Mas a procura mais significativa é a do filho do produtor, que não consegue encontrar a pecinha do jogo de montar para concluir sua nave espacial. Por mais simples que pareça, simboliza as buscas das demais personagens e é o próprio retrato da Itália. Após um período de recuperação no pós-guerra, o país tinha tudo para entrar num caminho de desenvolvimento, mas uma dessas peças se perdeu e até hoje os italianos a procuram, sem mesmo saber qual é.

Mas quem é Berlusconi?

As melhores respostas achei no site da BBC. Homem mais rico da Itália, e um dos 14 do mundo, é proprietário de um império que envolve comunicações, publicidade, seguros, alimentos e construção, além de ser o proprietário do Milan, time de futebol onde hoje jogam Dida, Cafu, Kaká, Ricardo Oliveira e Ronaldo.

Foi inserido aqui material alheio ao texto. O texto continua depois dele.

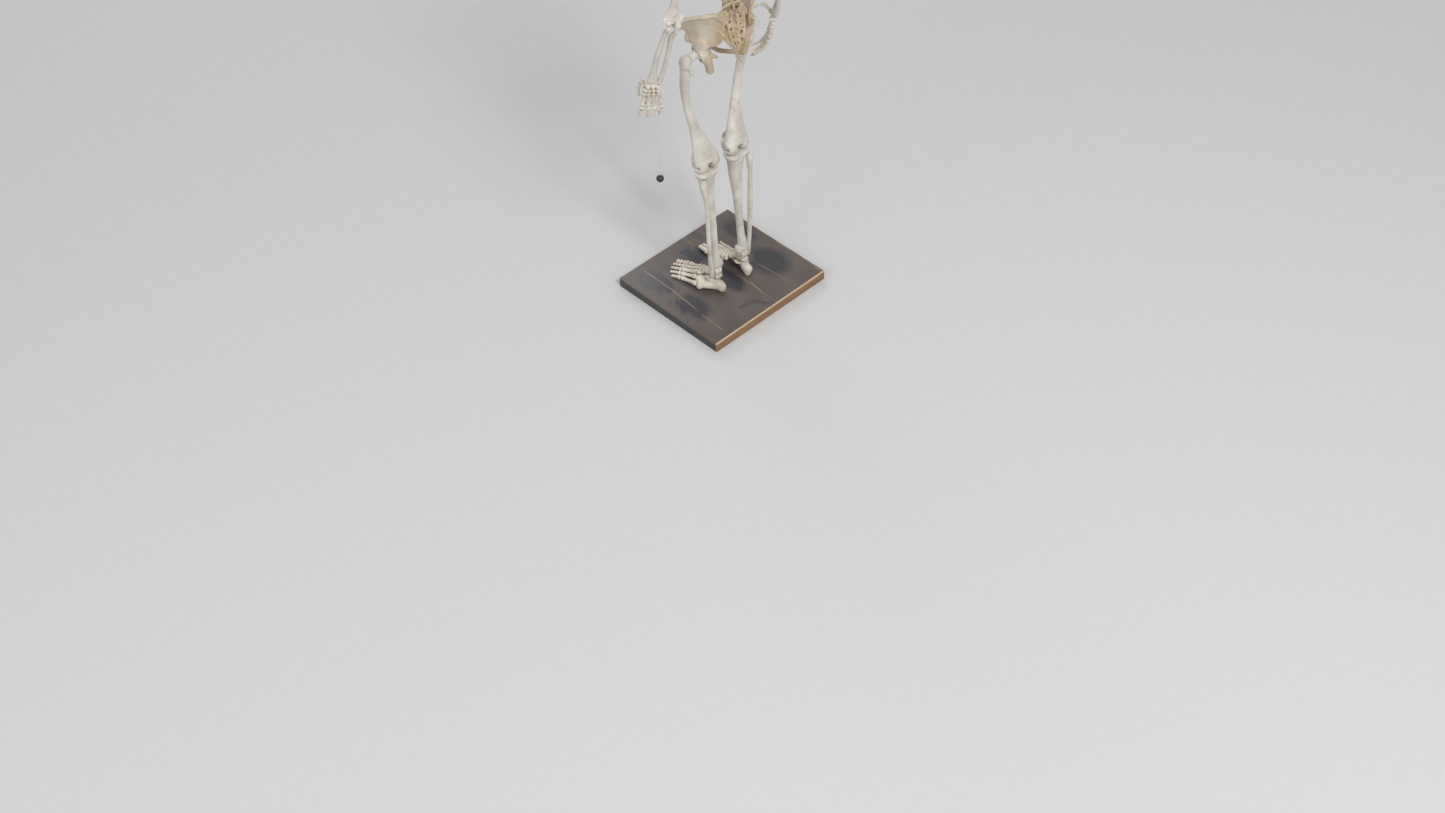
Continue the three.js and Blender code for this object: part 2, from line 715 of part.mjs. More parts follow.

Outra característica de destaque é a capacidade de fugir de acusações de corrupção. Mas esta é conseqüência de um comportamento que um italiano me explicou e fica bem explícito no filme. Lá não há um debate racional sobre Berlusconi. Ou você ama, ou você odeia. Mais ou menos o que acontece aqui com Paulo Maluf, Antonio Carlos Magalhães, Fernando Collor, Anthony Garotinho...

E se alguém acha que o Lula ou Bush são campeões nas gafes, Berlusconi também entra no páreo, e vem com tudo.

1) No discurso na presidência do Parlamento Europeu, em 2003, ao falar com o representante alemão Martin Schulz:
Sei que na Itália estão produzindo um filme sobre os campos de concentração nazistas. Eu poderia lhe indicar ao papel de Kapo (guarda escolhido entre os prisioneiros). Seria perfeito
Diante da retaliação do representante espanhol, que pediu mais respeito e que retirasse as palavras ditas, respondeu:
Para vocês falta o sol da Itália. Vocês deveriam ir mais ao nosso país como turistas, porque aqui são turistas da democracia!

A cena, que também entrou em “O Crocodilo”, está no YouTube: http://www.youtube.com/watch?v=9HtmfCyVMbU

2) Sobre o conflito pela condição de dono de uma empresa de comunicações e o cargo de primeiro-ministro: “Se eu, cuidando dos interesses de todos, também me preocupar com os meus, não se pode falar em conflito de interesses”

3) As auto-definições, as melhores:
- Eu sou Jesus Cristo da política. Sou uma vítima paciente, agüento a todos, me sacrifico por todos.

- O melhor líder político da Europa e do mundo.

- Não tem ninguém no cenário mundial que possa competir comigo.

- O homem certo no emprego certo.

- Eu não vou para meu escritório pelo poder. Tenho casas por todo o mundo, navios estupendos, belos aviões, uma bela esposa, uma bela família. Eu vou lá para fazer um sacrifício.

- Na Itália sou visto como quase um alemão pelo meu “workaholism”. E eu sou de Milão, cidade onde as pessoas trabalham mais. Trabalho, trabalho, trabalho – sou quase um alemão”


E tem mais: http://news.bbc.co.uk/2/hi/europe/3041288.stm

A propósito:

O cinema argentino se especializou em refletir os problemas sociais do país e consegue retratar muito bem os seus anos de ditadura. O cinema italiano investe no realismo e tem obtido bons resultados. Aqui, os principais filmes ainda são de humor ou para o público infantil. Salvam-se raras exceções, como “Doces Poderes” (1996), de Lúcia Murat, ou os filmes de Sérgio Bianchi (“Quanto Vale ou É por Quilo?” e “Cronicamente Inviável”, verdadeiros socos no estômago da classe média metida a elite). Mas tem muito brasileiro merecendo um filme como “O Crocodilo”. Quem poderia ser o primeiro?